Nvidia Brings RTX to Mobile With New Quadro GPUs
While most mobile users are looking for the lightest laptop they can get away with, users with heavy compute requirements for applications including scientific work, modeling, media processing, and AI are keen to get as much performance as they can on the road. With this week’s announcement at Computex, Nvidia is giving them access to its Turing architecture GPUs and RTX ray tracing and AI cores.
Nvidia’s New Quadro GPUs By the Numbers
The 5000 will supports up to 16GB of GDDR6, like the current P5200, making it more capable than many desktop GPUs. Those hoping to get performance and battery life will be happy to know it only draws up to 110 watts, compared with the 150 watts of the P5200 — despite having 500 more CUDA cores and adding 384 tensor cores and 48 RT cores. Most of the other new models offer slightly smaller spec upgrades than the flagship and come with similar power requirements to the current versions.
Nvidia Claims Some Impressive Performance Gains
During its press briefing for the new GPUs, Nvidia showed some compelling comparisons with its previous generation and with the Vega 20 in a MacBook Pro. For example, the new Enhanced Detail capability in Lightroom should run 4x as fast as on a Core i7 or a Vega 20. Similarly, ray-traced rendering in Maya should be nearly 10x as fast. Nvidia also showed how RTX’s RT cores brought photorealistic architectural renderings to life, filling in lifelike shadows and rendering deeper colors in Enscape 3D compared with the same scene rendered without RTX. Use of RT cores should also be more power efficient than similar functions run on the more general-purpose CUDA cores.

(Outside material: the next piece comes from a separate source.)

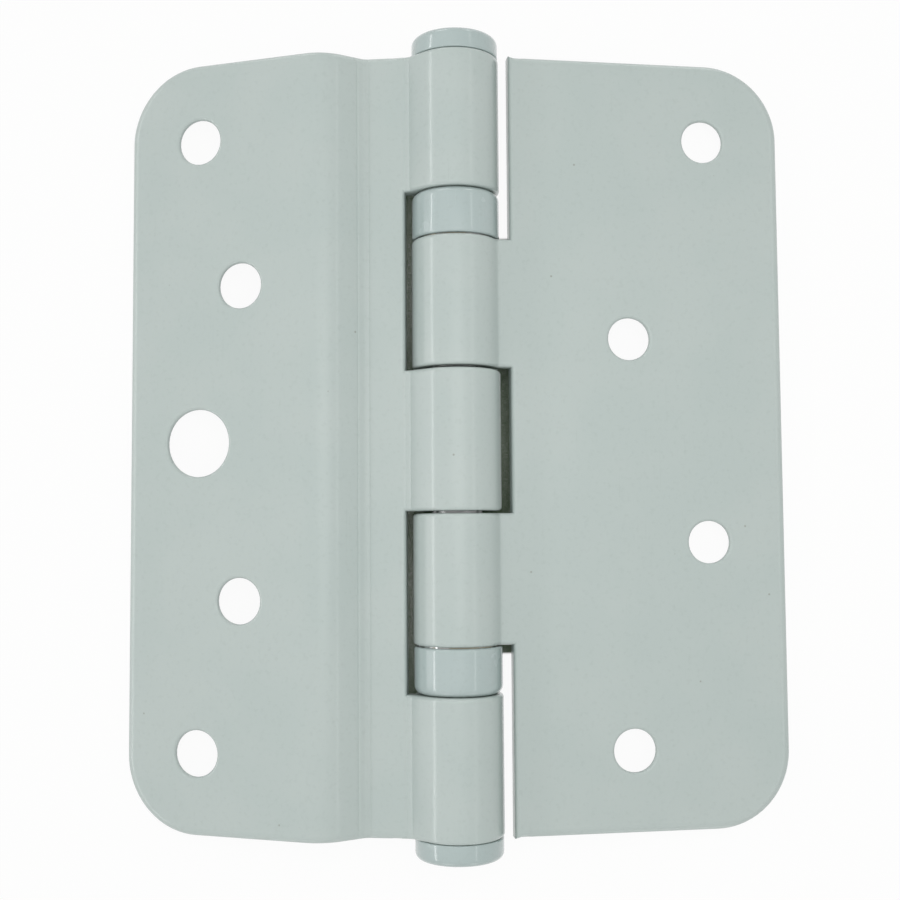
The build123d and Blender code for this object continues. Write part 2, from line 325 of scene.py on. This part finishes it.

Nvidia has also been working closely with high-resolution video camera maker RED on real-time mobile workflows for 6K and even full-featured workflows for 8K video, utilizing Adobe’s Premiere Pro 2019 and DaVinci Resolve 16 in addition to RED’s own tools. Even though most content distribution is currently limited to 4K or 1080p, many videographers shoot in 6K or 8K to give them some post-processing flexibility to pan or zoom — as well as looking ahead to when higher-resolution content becomes more widely distributed.
RTX Adoption Continues to Grow
While Nvidia’s innovative RTX capabilities have taken a while to get momentum, the company continues to add to the list of applications that will make use of them. For example, Solidworks will be one of the first to use Nvidia’s RTX-enabled AI-based de-noising for ray tracing. So far it is only a demo, but the companies have said it will be in Solidworks later this year. Nvidia claims that the new feature running on its RT cores will provide as much as a 10x speedup in generating low-noise renderings.
We expect the first mobile workstations based on the new GPUs to be introduced as soon as this week, with announcements continuing during the rest of the quarter, probably from some of the typical vendors including HP, MSI, Dell, and Lenovo. We’ll have to wait until the first workstations ship to get a true sense of performance improvements, as with laptops thermal throttling can quickly become the biggest limitation on graphics and compute performance.